New London Mayor, Boris Johnson, has appointed Black former prisoner governor Ray Lewis as his deputy. With this he has thereby signalled his intention to help cut violent crime among youths while simultaneously stating the message that he is also willing to work with Black people.

This is admirable and probably a good political move. I for one did see Johnson as just another one of those public school educated, upper class, English twits, with a huge capacity for gormlessness and “jolly good show old chap” demeaner thrown in.

Lewis has wasted no time in wading into the debate over who is culpable for London’s youth crime. Citing a “monumental unwillingness to look in the mirror and admit failures”, he insisted London’s schools are too concerned with their reputation, and should instead concentrate more attention on attempting to help aggressive students.
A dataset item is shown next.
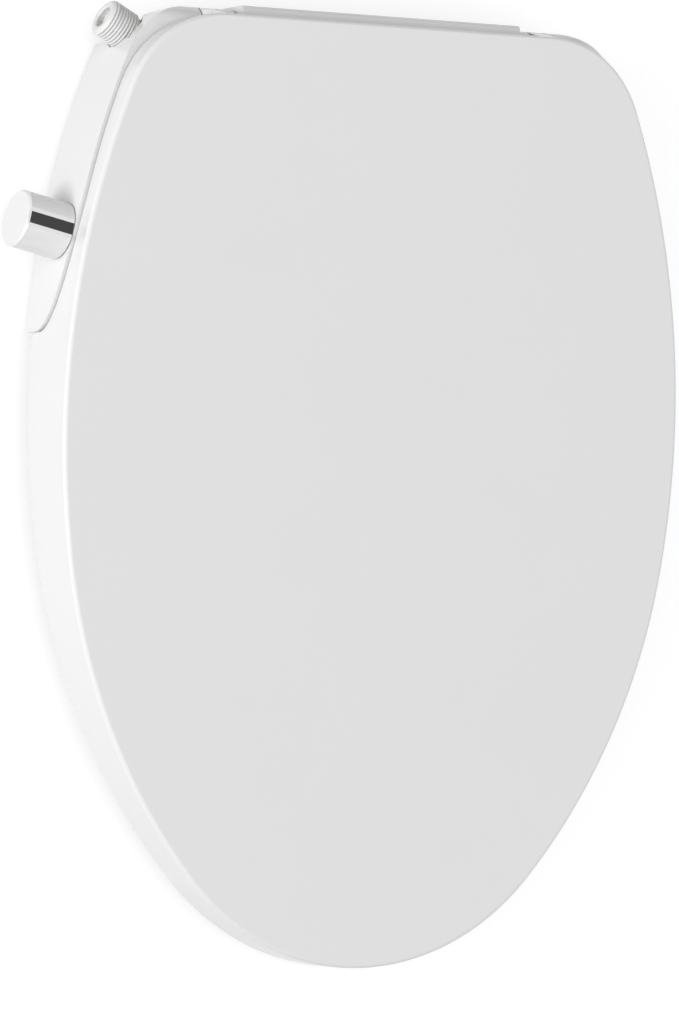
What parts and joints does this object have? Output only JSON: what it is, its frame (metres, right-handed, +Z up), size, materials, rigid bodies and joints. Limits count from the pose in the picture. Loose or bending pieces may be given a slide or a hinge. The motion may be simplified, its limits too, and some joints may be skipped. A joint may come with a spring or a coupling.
{
  "type": "bidet toilet seat",
  "caption": "Slim elongated toilet seat and lid over a water-powered bidet housing, with a side control knob and a threaded water inlet.",
  "frame": {"origin": "midpoint of the two mounting slots, on the underside of the mounting bracket, which lies on the bowl's rim", "axes": "+Z up out of the lid, -Y towards the rounded front tip, +Y towards the hinges, knob and water inlet on the -X side"},
  "size_m": [0.3967, 0.5023, 0.0619],
  "materials": {
    "white_gloss": "glossy moulded",
    "white_base": "satin moulded",
    "grey_rubber": "matte",
    "black_rubber": "matte",
    "black_gloss": "glossy",
    "steel": "satin",
    "dark_plastic": "satin",
    "ceramic": "ground ceramic",
    "brass": "turned",
    "clear_hose": "translucent hose",
    "nozzle_white": "glossy",
    "nozzle_steel": "polished"
  },
  "bodies": {
    "housing": {"housing_cover": "white_gloss", "housing_base": "white_base", "base_feet": "grey_rubber", "cover_screws": "steel", "mounting_bracket": "white_base", "lid_damper": "dark_plastic", "seat_damper": "dark_plastic", "inlet_fitting": "white_base", "inlet_screws": "steel", "inlet_filter": "steel", "inlet_hose": "clear_hose", "front_nozzle_hose": "clear_hose", "rear_nozzle_hose": "clear_hose", "hose_clips": "steel", "valve_body": "white_base", "valve_cap": "dark_plastic", "fixed_disc": "ceramic", "nozzle_block": "white_base", "nozzle_block_cap": "white_base", "inner_screws": "steel", "gate_pin": "steel", "release_spring": "steel", "rear_return_spring": "steel", "front_return_spring": "steel"},
    "seat": {"seat_ring": "white_gloss", "seat_bumpers": "grey_rubber", "seat_damper_shaft": "steel", "seat_ear_bush": "dark_plastic"},
    "lid": {"lid": "white_gloss", "lid_bumpers": "grey_rubber", "lid_damper_shaft": "steel", "lid_ear_bush": "dark_plastic"},
    "knob": {"knob": "white_gloss", "knob_strip": "black_gloss", "valve_stem": "brass", "stem_seal": "black_rubber", "turning_disc": "ceramic"},
    "rear_nozzle": {"rear_nozzle": "nozzle_white", "rear_nozzle_tip": "nozzle_steel", "rear_nozzle_seal": "black_rubber"},
    "front_nozzle": {"front_nozzle": "nozzle_white", "front_nozzle_tip": "nozzle_steel", "front_nozzle_seal": "black_rubber"},
    "gate": {"nozzle_gate": "white_base"},
    "button": {"release_button": "white_gloss"}
  },
  "joints": [
    {"name": "seat_hinge", "type": "hinge", "parent": "housing", "child": "seat", "pos_m": [0, 0.02, 0.0375], "axis": [1, 0, 0], "range_deg": [-105, 0]},
    {"name": "lid_hinge", "type": "hinge", "parent": "seat", "child": "lid", "pos_m": [0, 0.02, 0.0375], "axis": [-1, 0, 0], "range_deg": [0, 105]},
    {"name": "knob_turn", "type": "hinge", "parent": "housing", "child": "knob", "pos_m": [-0.17982, -0.091, 0.029], "axis": [-0.9763, 0.2164, 0], "range_deg": [-90, 90]},
    {"name": "rear_nozzle_slide", "type": "slide", "parent": "housing", "child": "rear_nozzle", "axis": [0, -0.9563, -0.2924], "range_m": [0, 0.034], "stiffness_N_per_m": 30, "springref_m": -0.02, "deforming": ["rear_return_spring"]},
    {"name": "front_nozzle_slide", "type": "slide", "parent": "housing", "child": "front_nozzle", "axis": [0, -0.9563, -0.2924], "range_m": [0, 0.034], "stiffness_N_per_m": 30, "springref_m": -0.02, "deforming": ["front_return_spring"]},
    {"name": "gate_hinge", "type": "hinge", "parent": "housing", "child": "gate", "pos_m": [0, -0.09, 0.0295], "axis": [-1, 0, 0], "range_deg": [0, 75]},
    {"name": "release_press", "type": "slide", "parent": "housing", "child": "button", "axis": [-1, 0, 0], "range_m": [0, 0.0035], "stiffness_N_per_m": 300, "springref_m": -0.003, "deforming": ["release_spring"]}
  ]
}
This too is a brave, if not foolhardy, way to get the attention of schools and teachers, the very people he will be working with to make things happen. But, maybe placing all the blame for London’s youth crime problem solely with schools and teachers is surely abdicating the responsibility of parents who are, after all, the legal guardians of their offsprings.

Lewis, ex-director of the Eastside Young Leaders’ Academy has also taken an especially hard line on the teaching of boys, claiming that “schools are failing to provide education fit for males, let alone black males”.
Now that’s not only spot on but also stating the obvious. But since so few high profile personalities have shown a willingness to even publicly state such harsh realities, maybe Lewis is onto a good thing.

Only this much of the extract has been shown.